The passenger on an island schooner learns very early to cultivate a humble frame of mind. On a great steam liner he is all in all. It is for him almost entirely that the ships are built and run; his favour is life or death to the company. He is handled like eggs, and petted like a canary bird. Every one runs to do his bidding; he is one of a small but precious aristocracy waited on hand and foot by the humblest of serfs. On a schooner, however, he is ousted from his pride of place most completely by the cargo, which takes precedence of him at every point; so that he rapidly learns he is not of nearly so much value as a fat sack of copra, and he becomes lowlier in mind than he ever was before. There is no special accommodation for him, as a rule; he must go where he can, and take what he gets. If he can make himself useful about the ship, so much the better; every one will think more of him, and he will get some useful exercise by working his passage in addition to paying for it.

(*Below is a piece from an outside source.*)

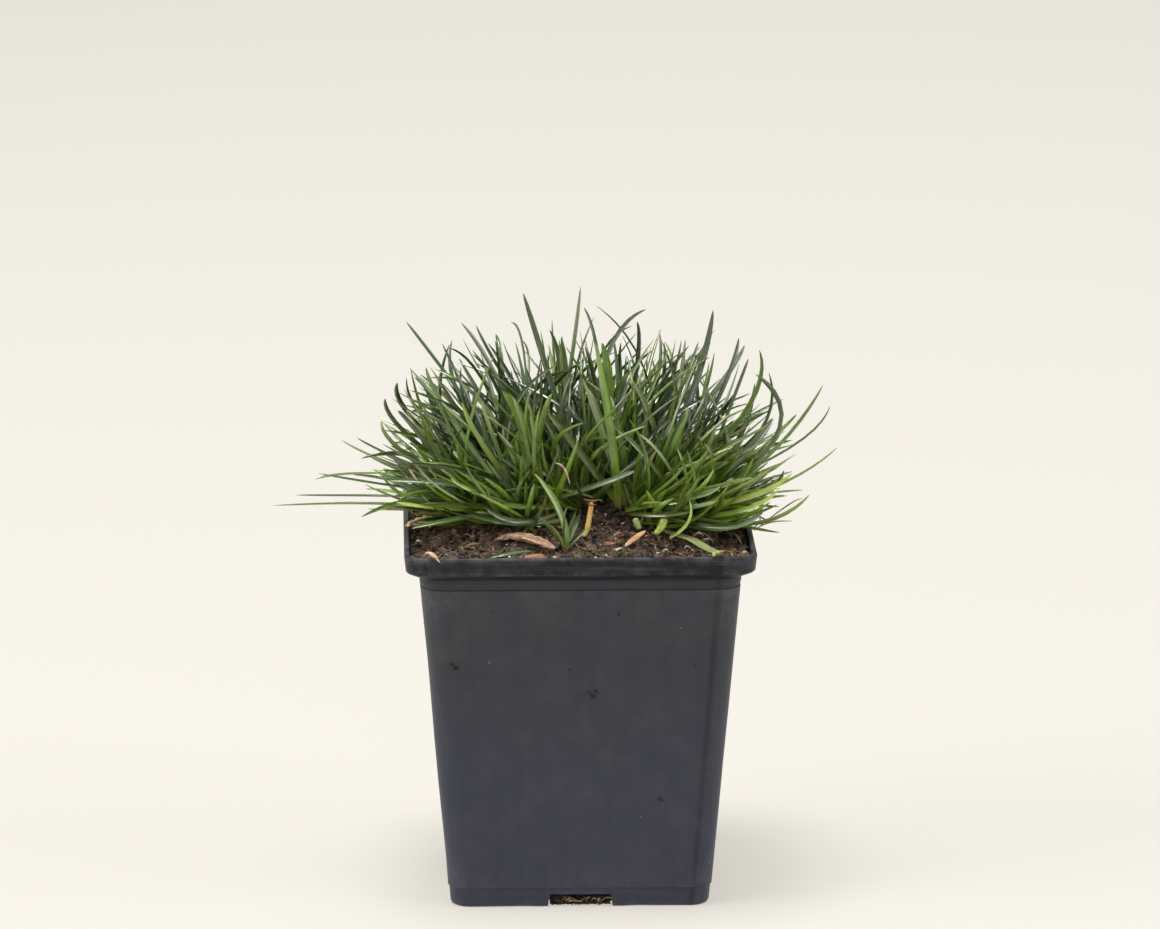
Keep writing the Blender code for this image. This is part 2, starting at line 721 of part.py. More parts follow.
class Litter:
    """Lays small pieces on the soil."""

    def __init__(self, tree):
        self.tree = tree

    def rest(self, x, y, radius):
        """The height at which something of a radius rests clear of the soil around x, y."""
        level = 0.0
        for dx, dy in ((0, 0), (1, 0), (-1, 0), (0, 1), (0, -1), (1, 1), (-1, 1), (1, -1), (-1, -1)):
            ground = ground_under(self.tree, x + dx * radius, y + dy * radius)
            rim = POT_HEIGHT if max(abs(x), abs(y)) + radius > RIM_HALF - RIM_WALL - GAP else 0.0
            level = max(level, rim, ground or 0.0)
        return level + GAP

    def strip(self, name, spots, width, thickness, material, sides=5):
        """A strip or stalk laid over spots given as x, y, share of full size and extra height in mm."""
        rings = []
        places = []
        for x, y, share, lift in spots:
            half = width / 2 * share * MM
            ground = self.rest(x * MM, y * MM, half)
            places.append(Vector((x * MM, y * MM, ground + (thickness / 2 * share + lift) * MM)))
        for index, (place, spot) in enumerate(zip(places, spots)):
            ahead = places[min(index + 1, len(places) - 1)] - places[max(index - 1, 0)]
            side = ahead.cross(Vector((0.0, 0.0, 1.0))).normalized()
            up = side.cross(ahead).normalized()
            share = spot[2]
            ring = []
            for step in range(sides):
                angle = 2 * math.pi * step / sides
                across = side * math.cos(angle) * width / 2 * share * MM
                ring.append(place + across + up * math.sin(angle) * thickness / 2 * share * MM)
            rings.append(ring)
        bm = bmesh.new()
        skins = loft(bm, rings)
        bm.faces.new(skins[0])
        bm.faces.new(reversed(skins[-1]))
        return add_object(name, bm, material, smooth_angle=50)

    def lump(self, name, x, y, size, turn, material):
        """A small stone-like lump of the given length, width and height in mm."""
        bm = bmesh.new()
        reach = min(size[0], size[1]) / 2 * MM
        centre = Vector((x * MM, y * MM, self.rest(x * MM, y * MM, reach) + size[2] / 2 * MM))
        bmesh.ops.create_icosphere(bm, subdivisions=1, radius=0.5)
        for vertex in bm.verts:
            vertex.co *= 1.0 + 0.25 * noise.noise(vertex.co * 3.0 + Vector((x, y, 0.0)))
        place = Matrix.Translation(centre) @ Matrix.Rotation(turn, 4, "Z")
        bm.transform(place @ Matrix.Diagonal((*(Vector(size) * MM), 1.0)))
        return add_object(name, bm, material, smooth_angle=40)


def build_litter(tree):
    """The husk, stalk, chips, splinter, root, cut leaves, nugget and the leaf along the rim."""
    litter = Litter(tree)
    straw = finish("straw", srgb(190, 150, 90), 0.7)
    husk = finish("husk", srgb(176, 134, 112), 0.7)
    bark = finish("bark", srgb(104, 62, 40), 0.8)
    cut_green = finish("cut_green", srgb(104, 128, 60), 0.45)
    litter.strip(
        "husk",
        (
            (-22.2, -28.5, 0.4, 0), (-18.5, -29, 1, 0), (-15, -32, 1, 0.3), (-11, -35, 0.9, 0.2),
            (-7.8, -36.6, 0.5, 0),
        ),
        3.0, 1.9, husk,
    )
    litter.strip(
        "straw_stalk", ((-0.2, -31.5, 0.8, 0), (0.8, -28, 1, 1.8), (2, -24, 0.8, 6)), 1.3, 1.1, straw,
    )
    litter.strip(
        "bark_chip", ((10.3, -35, 0.5, 0), (13, -31.8, 1, 0.6), (15.8, -28.9, 0.6, 1.2)), 2.0, 1.0, bark,
    )
    litter.strip(
        "splinter",
        ((-40.5, -41.3, 0.6, 1.5), (-39.4, -43.4, 1, 0.5), (-38.3, -45.3, 1, 0.2), (-37.3, -46.1, 0.5, -1.4)),
        1.6, 0.8, straw,
    )
    litter.strip(
        "shredded_root",
        ((-44.5, -12, 0.35, 0.3), (-42, -9.5, 0.8, 2.6), (-39, -6.5, 1, 1), (-35.5, -5, 0.7, 0)),
        3.0, 2.0, husk,
    )
    litter.strip(
        "cut_leaf",
        (
            (21.8, -22.5, 0.7, 0), (25, -25, 1, 0.5), (28.5, -31, 1, 2.4), (31.8, -38, 1, 2.3),
            (34, -44.3, 0.8, 0),
        ),
        2.2, 0.9, cut_green,
    )
    litter.strip(
        "cut_stub", ((14.2, -25.4, 1, 2.2), (14.8, -25.9, 1, 1.1), (15.4, -26.3, 0.8, 0)), 2.0, 1.6,
        cut_green,
    )
    litter.lump("nugget", -11.3, -41.2, (6.4, 2.8, 2.4), 0.1, bark)
    litter.strip(
        "rim_leaf", ((-22.5, -41.6, 0.4, 0), (-19.5, -40, 1, 0), (-16.5, -38, 1, 0), (-13.5, -36.4, 0.5, 0)),
        1.9, 0.8, finish("fallen_leaf", srgb(62, 76, 40), 0.5),
    )


def build_plant_and_soil():
    """The soil, the rosettes that stand in it and the leaves that are pieces of their own."""
    bm = soil_mesh()
    tree = BVHTree.FromBMesh(bm)
    soil = add_object("potting_soil", bm, finish("soil", srgb(66, 54, 42), 0.95), smooth_angle=30)
    rosettes = [Rosette(crown) for crown in CROWNS]
    hollows = notch_housings(GAP)
    for rosette in rosettes:
        rosette.add_egg(hollows, GAP + 0.1 * MM)
    shape_with(soil, add_guide("hollows", hollows), "DIFFERENCE")

    thicket = Thicket(rosettes)
    homes = {rosette.name: rosette for rosette in rosettes}
    fused = {rosette.name: [] for rosette in rosettes}
    leaf_green = finish("leaf_green", srgb(66, 84, 40), 0.4)
    number = 0
    for leaf in LEAVES:
        blade = place_leaf(leaf, homes[leaf.crown], thicket)
        if leaf.own_piece:
            number += 1
            bm = bmesh.new()
            blade.add_to(bm, LEAF_STATIONS)
            add_object(f"leaf_{number:02d}", bm, leaf_green, smooth_angle=60)
        else:
            fused[leaf.crown].append(blade)
    rosette_green = finish("rosette_green", srgb(72, 88, 42), 0.45)
    for turn, rosette in enumerate(rosettes):
        blades = fused[rosette.name] + fill_rosette(rosette, thicket, turn)
        build_rosette(rosette, blades, rosette_green)
    return tree


def main():
    """Builds the potted plant from an empty scene."""
    for thing in list(bpy.data.objects):
        bpy.data.objects.remove(thing, do_unlink=True)
    build_pot()
    tree = build_plant_and_soil()
    build_litter(tree)


main()
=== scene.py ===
"""Potted sea thrift in winter as it looks: the pot, the soil, the tuft of leaves and what lies on the soil.

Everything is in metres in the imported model's frame: +Z is up, -Y is the front, and the origin is the
middle of the pot's underside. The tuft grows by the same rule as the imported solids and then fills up.
"""

import logging
import math
import random
from dataclasses import dataclass, field
from enum import Enum
from typing import Iterable, Optional, Sequence, Union

import bmesh
import bpy
import numpy as np
from mathutils import Matrix, Quaternion, Vector, noise


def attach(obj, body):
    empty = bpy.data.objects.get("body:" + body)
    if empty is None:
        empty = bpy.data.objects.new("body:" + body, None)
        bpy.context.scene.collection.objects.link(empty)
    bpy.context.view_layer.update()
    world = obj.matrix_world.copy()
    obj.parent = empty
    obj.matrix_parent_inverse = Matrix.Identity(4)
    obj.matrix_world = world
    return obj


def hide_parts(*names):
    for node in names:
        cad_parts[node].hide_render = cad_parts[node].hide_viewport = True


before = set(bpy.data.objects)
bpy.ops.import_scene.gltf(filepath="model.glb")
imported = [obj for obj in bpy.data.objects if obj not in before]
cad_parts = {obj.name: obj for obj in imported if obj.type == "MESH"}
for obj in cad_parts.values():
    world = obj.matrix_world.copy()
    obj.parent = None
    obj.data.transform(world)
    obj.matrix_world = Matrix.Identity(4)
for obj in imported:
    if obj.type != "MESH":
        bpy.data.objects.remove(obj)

LOG = logging.getLogger("sea_thrift")
MM = 0.001
UP = Vector((0.0, 0.0, 1.0))
GOLDEN_ANGLE = math.radians(137.508)
BODY = "root"
VALUES = ("along", "across", "seed", "brown")

Colour = tuple[float, float, float]
Socket = bpy.types.NodeSocket
Thing = bpy.types.Object
Material = bpy.types.Material
Node = bpy.types.Node
Tree = bpy.types.NodeTree
Solid = bmesh.types.BMesh
Feed = Union[Socket, float, Sequence[float]]
PLAIN: Colour = (1.0, 1.0, 1.0)


def mm(x: float, y: float, z: float) -> Vector:
    """The point x, y, z given in millimetres."""
    return Vector((x, y, z)) * MM


def screen(red: float, green: float, blue: float) -> Colour:
    """The linear colour of a screen colour given from 0 to 255."""
    values = (red / 255, green / 255, blue / 255)
    return tuple(v / 12.92 if v <= 0.04045 else ((v + 0.055) / 1.055) ** 2.4 for v in values)


def blended(first: Colour, second: Colour, share: float) -> Colour:
    """A colour between two, the second by its share."""
    return tuple(a + (b - a) * share for a, b in zip(first, second))


def ramp(value: float, low: float, high: float) -> float:
    """A smooth step from 0 at low to 1 at high; low may be the larger."""
    share = min(1.0, max(0.0, (value - low) / (high - low)))
    return share * share * (3 - 2 * share)


def shaded(colour: Colour, light: float) -> Colour:
    """A colour made lighter or darker."""
    return tuple(part * light for part in colour)


# Meshes


def linked(name: str, data: bpy.types.ID) -> Thing:
    """Makes an object and links it to the scene.

    Args:
        name: its name.
        data: its mesh, light or camera.

    Returns:
        The object.
    """
    thing = bpy.data.objects.new(name, data)
    bpy.context.scene.collection.objects.link(thing)
    return thing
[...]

Here is a typical day on the Duchess.
At eight bells (8 a.m.) breakfast is served in the cabin. The passenger’s own cabin is a small deck-house placed amidships on the main deck. The deck is filled up with masses of cargo, interposing a perfect Himalayan chain of mountains between the main deck and the poop. It is pouring with tropical rain, but the big main hatch yawns half open on one side, because of the native passengers in the hold. On the other side foams a squally sea, unguarded by either rail or bulwark, since the cargo is almost overflowing out of the ship. The Duchess is rolling like a porpoise, and the passenger’s hands are full of mackintosh and hat-brim. It seems impossible to reach the poop alive; but the verb “have to” is in constant use on a sailing-ship, and it does not fail of its magical effect on this occasion. Clawing like a parrot, the passenger reaches the cabin, and finds the bare-armed, barefooted mates and the captain engaged on the inevitable “tin” and biscuits. There is no tea this morning, because the cockroaches have managed to get into and flavour the brew; and the cabin will none of it. The captain has sent word by the native steward that he will “learn” the cook—a strange threat that usually brings about at least a temporary reform—and is now engaged in knocking the copra-bugs out of a piece of biscuit and brushing a colony of ants off his plate. Our cargo is copra, and in consequence the ship resembles an entomological museum more than anything else. No centipedes have been found this trip so far; but the mate-stabbed a big scorpion with a sail-needle yesterday, as it was walking across the deck; and the cockroaches—as large as mice, and much bolder—have fairly “taken charge.” The captain says he does not know whether he is sleeping in the cockroaches’ bunk, or they in his, but he rather thinks the former, since the brutes made a determined effort to throw him out on the deck last night, and nearly succeeded!
It grows very warm after breakfast, for we are far within the tropics, and the Duchess has no awnings to protect her deck. The rail is almost hot enough to blister an unwary hand, and the great sails cast little shade, as the sun climbs higher to the zenith. The pitch does not, however, bubble in the seams of the deck, after the well-known fashion of stories, because the Duchess, like most other tropical ships, has her decks caulked with putty. A calm has fallen—a Pacific calm, which is not as highly distinguished for calmness as the stay-at-home reader might suppose. There is no wind, and the island we are trying to reach remains tantalisingly perched on the extreme edge of the horizon, like a little blue flower on the rim of a crystal dish. But there is plenty of sea—long glittering hills of water, rising and falling, smooth and foamless, under the ship, which they fling from side to side with cruel violence. The great booms swing and slam, the blocks clatter, the masts creak. Everything loose in the cabins toboggans wildly up and down the floor. At dinner, the soup which the cook has struggled to produce, lest he should be “learned,” has to be drunk out of tin mugs for safety. Every one is sad and silent, for the sailor hates a calm even more than a gale.
Bonitos come round the ship in a glittering shoal by-and-by, and there is a rush for hooks and lines. One of our native A.B.s produces a huge pearl hook, unbaited, and begins to skim it lightly along the water at the end of its line, mimicking the exact motions of a flying-fish with a cleverness that no white man can approach. Hurrah! a catch! A mass of sparkling silver, blue, and green, nearly twenty pounds weight, is swung through the air, and tumbled on deck. Another and another follows; we have over a hundred pounds weight of fish in half an hour. The crew shout and sing for delight. There are only seven of them and five of us, but there-will not be a scrap of that fish left by to-morrow, for all the forecastle hands will turn to and cook and eat without ceasing until it is gone; after which they will probably dance for an hour or two.